The problem, though, is that there's hardly anyone in the audience who takes this staged witch hunt at face value.

The White House, and Republican Senators, aren't dewey-eyed. They know this is political theater. They fully embrace the cynical motivation behind it: an attempt to turn the nation's attention to the homo horror show. Iraq, energy, health care, global warming -- who wouldn't be delighted to avoid accountability for a disgraceful record of neglect by playing pin the tail on the pansy?
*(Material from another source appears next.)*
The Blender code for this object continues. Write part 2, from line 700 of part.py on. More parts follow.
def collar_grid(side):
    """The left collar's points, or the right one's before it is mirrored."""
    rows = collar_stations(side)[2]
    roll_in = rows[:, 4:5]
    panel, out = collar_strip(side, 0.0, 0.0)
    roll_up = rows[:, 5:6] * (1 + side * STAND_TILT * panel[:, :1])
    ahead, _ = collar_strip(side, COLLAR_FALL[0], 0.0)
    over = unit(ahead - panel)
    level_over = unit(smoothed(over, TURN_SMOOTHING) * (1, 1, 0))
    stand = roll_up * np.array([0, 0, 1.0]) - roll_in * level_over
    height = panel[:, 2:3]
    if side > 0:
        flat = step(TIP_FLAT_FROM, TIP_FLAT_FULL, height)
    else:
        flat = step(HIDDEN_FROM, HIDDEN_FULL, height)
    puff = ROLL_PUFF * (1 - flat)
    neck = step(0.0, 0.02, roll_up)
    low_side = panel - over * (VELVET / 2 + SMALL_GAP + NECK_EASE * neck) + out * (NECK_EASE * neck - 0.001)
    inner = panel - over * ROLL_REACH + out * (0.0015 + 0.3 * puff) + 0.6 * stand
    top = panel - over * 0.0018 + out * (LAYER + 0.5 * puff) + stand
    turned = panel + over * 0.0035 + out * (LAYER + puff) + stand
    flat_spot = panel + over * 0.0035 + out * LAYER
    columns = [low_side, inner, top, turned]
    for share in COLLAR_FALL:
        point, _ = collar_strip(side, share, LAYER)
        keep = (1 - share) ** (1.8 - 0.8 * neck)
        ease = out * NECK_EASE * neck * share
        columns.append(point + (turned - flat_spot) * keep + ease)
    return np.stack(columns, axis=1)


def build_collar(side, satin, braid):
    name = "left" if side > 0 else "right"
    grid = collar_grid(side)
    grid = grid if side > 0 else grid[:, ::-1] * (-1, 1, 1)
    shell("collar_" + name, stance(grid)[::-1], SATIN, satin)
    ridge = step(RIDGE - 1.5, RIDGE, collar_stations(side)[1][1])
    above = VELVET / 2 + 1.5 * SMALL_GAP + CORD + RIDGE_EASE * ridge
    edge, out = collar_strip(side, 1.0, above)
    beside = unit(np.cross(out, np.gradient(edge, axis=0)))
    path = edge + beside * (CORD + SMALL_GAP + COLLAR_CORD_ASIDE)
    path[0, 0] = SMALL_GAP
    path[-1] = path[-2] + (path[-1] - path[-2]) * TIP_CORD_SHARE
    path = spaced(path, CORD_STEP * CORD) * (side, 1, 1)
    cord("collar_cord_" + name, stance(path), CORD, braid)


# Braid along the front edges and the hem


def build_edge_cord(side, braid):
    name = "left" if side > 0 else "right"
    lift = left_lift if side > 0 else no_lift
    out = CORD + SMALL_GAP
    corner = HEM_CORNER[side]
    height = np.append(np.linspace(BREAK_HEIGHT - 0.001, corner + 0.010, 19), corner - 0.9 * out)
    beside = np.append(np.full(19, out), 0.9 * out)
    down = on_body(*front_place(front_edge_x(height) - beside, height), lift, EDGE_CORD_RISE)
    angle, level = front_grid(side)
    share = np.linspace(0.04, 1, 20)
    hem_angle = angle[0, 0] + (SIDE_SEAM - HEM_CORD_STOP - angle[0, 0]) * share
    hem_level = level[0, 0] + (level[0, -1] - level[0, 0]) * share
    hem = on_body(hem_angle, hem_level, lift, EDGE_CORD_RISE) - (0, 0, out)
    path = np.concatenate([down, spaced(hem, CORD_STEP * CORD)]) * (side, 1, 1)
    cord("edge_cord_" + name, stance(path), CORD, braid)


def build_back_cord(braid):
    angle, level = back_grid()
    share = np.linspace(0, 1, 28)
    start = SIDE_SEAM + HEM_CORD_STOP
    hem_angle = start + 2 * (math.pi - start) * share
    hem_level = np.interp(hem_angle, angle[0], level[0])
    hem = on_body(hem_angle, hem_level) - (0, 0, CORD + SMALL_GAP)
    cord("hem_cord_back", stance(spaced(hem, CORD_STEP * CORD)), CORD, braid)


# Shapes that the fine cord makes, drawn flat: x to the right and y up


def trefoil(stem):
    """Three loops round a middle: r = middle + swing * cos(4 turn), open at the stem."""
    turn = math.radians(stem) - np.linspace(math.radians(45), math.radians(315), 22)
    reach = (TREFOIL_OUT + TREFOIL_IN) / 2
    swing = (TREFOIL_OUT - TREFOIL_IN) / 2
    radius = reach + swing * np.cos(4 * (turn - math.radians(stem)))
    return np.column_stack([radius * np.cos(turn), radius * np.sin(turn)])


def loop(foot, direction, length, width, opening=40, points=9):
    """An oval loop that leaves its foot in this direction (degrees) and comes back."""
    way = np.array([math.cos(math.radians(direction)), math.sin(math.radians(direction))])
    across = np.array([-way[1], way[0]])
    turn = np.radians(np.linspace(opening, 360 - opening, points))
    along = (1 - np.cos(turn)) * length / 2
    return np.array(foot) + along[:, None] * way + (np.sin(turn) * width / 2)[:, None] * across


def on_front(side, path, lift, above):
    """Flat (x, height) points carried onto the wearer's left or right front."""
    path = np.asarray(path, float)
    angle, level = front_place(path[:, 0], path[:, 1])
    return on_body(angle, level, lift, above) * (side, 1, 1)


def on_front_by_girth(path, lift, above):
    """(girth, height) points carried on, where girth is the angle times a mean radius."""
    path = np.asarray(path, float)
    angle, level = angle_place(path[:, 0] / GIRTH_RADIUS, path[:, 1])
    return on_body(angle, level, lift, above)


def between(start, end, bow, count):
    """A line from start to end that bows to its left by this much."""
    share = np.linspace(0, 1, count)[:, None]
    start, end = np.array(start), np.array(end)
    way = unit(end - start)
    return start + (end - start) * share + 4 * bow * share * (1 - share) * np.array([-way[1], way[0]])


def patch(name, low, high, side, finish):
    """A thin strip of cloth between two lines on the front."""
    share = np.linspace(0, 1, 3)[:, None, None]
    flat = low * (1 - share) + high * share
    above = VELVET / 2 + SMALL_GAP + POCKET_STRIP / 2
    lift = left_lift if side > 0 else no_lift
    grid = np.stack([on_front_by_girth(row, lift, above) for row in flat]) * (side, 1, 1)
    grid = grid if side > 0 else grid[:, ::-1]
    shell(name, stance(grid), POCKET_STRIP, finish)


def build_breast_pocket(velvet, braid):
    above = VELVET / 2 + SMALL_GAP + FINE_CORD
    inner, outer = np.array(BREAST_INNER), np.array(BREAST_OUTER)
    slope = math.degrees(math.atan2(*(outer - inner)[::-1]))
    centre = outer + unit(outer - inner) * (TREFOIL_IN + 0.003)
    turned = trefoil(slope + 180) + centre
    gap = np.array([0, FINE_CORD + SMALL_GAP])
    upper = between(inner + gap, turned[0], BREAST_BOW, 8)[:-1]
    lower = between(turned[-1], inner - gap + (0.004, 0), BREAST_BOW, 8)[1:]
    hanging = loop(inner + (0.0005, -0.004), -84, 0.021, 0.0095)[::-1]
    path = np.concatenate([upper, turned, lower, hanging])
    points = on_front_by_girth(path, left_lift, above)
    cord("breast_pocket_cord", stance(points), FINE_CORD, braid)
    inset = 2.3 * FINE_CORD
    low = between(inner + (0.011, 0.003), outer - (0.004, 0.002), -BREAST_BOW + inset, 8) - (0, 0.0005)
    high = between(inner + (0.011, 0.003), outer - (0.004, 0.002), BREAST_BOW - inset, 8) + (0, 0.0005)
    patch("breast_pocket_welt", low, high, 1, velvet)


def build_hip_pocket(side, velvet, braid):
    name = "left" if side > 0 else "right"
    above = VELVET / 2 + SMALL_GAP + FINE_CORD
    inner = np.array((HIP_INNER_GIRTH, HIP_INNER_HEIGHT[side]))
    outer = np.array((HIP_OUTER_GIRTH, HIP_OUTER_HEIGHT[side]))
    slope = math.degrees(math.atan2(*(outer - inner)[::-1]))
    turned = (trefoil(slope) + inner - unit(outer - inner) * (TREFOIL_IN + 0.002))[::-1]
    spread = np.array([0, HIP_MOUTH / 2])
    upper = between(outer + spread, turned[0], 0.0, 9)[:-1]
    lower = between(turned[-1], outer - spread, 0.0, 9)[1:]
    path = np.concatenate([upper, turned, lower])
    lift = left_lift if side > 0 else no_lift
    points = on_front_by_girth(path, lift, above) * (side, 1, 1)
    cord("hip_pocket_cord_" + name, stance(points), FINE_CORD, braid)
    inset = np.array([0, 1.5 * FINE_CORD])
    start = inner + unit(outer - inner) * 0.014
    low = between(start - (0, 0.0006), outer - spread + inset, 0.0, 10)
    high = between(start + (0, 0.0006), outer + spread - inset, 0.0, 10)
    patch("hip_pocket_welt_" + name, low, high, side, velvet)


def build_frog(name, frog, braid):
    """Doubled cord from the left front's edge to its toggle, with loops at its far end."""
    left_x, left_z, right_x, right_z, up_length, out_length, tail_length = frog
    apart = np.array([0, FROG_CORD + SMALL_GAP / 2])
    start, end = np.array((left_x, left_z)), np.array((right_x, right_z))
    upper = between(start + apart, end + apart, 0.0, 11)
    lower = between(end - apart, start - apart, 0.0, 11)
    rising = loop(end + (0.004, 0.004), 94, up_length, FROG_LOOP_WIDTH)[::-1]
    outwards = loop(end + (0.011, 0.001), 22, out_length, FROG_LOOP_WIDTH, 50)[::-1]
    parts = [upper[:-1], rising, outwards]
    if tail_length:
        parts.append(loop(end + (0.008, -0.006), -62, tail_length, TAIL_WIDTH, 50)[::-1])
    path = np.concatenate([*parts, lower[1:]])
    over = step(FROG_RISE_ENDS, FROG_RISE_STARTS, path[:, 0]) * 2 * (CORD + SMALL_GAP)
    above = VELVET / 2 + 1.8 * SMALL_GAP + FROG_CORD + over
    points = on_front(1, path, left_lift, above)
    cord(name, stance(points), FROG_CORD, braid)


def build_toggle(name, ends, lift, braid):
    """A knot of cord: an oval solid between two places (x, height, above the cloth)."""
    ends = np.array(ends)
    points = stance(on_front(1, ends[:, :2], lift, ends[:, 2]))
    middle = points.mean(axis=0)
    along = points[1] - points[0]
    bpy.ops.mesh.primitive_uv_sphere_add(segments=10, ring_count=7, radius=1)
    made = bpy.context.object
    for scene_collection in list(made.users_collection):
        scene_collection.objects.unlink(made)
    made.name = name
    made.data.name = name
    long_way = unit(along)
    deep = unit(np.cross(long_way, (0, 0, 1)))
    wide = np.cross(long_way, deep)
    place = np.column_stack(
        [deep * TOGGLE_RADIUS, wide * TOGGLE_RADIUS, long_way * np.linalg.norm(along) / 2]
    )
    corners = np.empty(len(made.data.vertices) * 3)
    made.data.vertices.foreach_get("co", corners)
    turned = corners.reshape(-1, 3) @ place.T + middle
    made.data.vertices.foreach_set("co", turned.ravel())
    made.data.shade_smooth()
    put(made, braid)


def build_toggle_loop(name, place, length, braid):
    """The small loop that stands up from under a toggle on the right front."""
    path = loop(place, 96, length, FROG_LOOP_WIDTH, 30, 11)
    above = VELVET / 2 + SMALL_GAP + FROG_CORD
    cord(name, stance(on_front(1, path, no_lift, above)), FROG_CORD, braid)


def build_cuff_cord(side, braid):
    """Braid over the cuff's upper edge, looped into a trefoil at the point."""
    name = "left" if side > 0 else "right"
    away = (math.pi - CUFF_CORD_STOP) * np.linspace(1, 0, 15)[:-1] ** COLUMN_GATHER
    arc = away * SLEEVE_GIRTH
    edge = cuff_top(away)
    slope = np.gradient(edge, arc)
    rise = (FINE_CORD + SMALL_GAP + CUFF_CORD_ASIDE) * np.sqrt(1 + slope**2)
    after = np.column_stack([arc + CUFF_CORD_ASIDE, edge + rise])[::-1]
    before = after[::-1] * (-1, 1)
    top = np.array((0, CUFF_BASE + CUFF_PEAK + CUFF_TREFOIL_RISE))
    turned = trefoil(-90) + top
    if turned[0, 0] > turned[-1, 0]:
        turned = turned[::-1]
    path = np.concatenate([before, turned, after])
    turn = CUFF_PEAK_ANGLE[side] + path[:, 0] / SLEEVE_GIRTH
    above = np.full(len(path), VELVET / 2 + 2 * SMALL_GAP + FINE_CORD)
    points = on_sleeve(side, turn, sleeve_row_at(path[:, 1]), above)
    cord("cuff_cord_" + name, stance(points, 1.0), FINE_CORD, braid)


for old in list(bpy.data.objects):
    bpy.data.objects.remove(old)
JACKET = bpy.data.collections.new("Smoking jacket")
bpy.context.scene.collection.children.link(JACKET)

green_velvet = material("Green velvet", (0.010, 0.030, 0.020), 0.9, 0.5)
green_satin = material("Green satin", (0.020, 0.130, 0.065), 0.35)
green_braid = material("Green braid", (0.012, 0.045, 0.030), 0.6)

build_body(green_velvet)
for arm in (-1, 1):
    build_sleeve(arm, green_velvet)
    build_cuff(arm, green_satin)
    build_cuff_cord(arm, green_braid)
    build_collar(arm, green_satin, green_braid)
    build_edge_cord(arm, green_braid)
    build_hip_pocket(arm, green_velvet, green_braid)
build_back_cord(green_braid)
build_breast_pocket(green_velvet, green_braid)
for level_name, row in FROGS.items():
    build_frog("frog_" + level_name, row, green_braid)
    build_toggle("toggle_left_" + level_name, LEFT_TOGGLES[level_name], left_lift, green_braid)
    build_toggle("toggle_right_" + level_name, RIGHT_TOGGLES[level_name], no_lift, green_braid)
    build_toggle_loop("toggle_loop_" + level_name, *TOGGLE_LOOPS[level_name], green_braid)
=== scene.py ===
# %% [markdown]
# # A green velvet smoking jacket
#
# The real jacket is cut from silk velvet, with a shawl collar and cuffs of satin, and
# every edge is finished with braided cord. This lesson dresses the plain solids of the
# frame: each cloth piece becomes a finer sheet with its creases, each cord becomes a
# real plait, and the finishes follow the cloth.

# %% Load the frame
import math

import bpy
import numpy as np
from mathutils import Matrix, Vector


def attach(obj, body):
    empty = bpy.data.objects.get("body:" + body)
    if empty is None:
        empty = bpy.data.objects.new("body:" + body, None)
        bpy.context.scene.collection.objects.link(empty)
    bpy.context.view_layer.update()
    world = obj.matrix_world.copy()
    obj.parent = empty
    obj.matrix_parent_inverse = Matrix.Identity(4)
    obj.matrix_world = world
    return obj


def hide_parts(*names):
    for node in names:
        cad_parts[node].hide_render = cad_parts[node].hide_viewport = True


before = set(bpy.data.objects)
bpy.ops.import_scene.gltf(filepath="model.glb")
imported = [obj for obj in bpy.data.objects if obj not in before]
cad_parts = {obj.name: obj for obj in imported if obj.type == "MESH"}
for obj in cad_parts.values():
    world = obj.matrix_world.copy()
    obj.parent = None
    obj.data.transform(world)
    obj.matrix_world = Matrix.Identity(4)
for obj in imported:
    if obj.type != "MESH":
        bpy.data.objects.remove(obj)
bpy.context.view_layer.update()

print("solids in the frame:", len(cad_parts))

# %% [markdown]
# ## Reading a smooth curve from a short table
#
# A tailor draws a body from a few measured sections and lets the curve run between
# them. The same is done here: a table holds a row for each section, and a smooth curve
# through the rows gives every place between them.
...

And yet most members of Bush's own base also know the score. They know this isn't the real culture war; it's a culture war game. They rightly see this amendment hoopla as a charade, an attempt to pander them back into the fold, a half-hearted bit of pre-election showmanship aimed at diverting them from their anger about deficits, spending, corruption and incompetence.

Younger Americans, too, are largely immune from this spectacle. Most people under 40 think love-and-let-love is the right reaction to same sex marriage, and they don't see the problem with gay couples getting the same civil rights that married spouses have.

So it turns out that there's practically nobody left in the audience for these pious solons to play to. Everyone's hip to the con; everyone's backstage, behind the curtain, eye-to-eye with Oz. Rather than putting on a grand national affirmation of traditional values, our own Americn Oberammergau, the Republican right is instead producing the ultimate postmodern wink-wink. The only people these posturers are really playing to are themselves.

And, of course, to homophobes, whose anger this phony passion play will undoubtedly arouse. It may be only a culture war game to preening pomos like Rove and Frist, but to its targets, it's no game. That's not just stage blood on Washington's hands.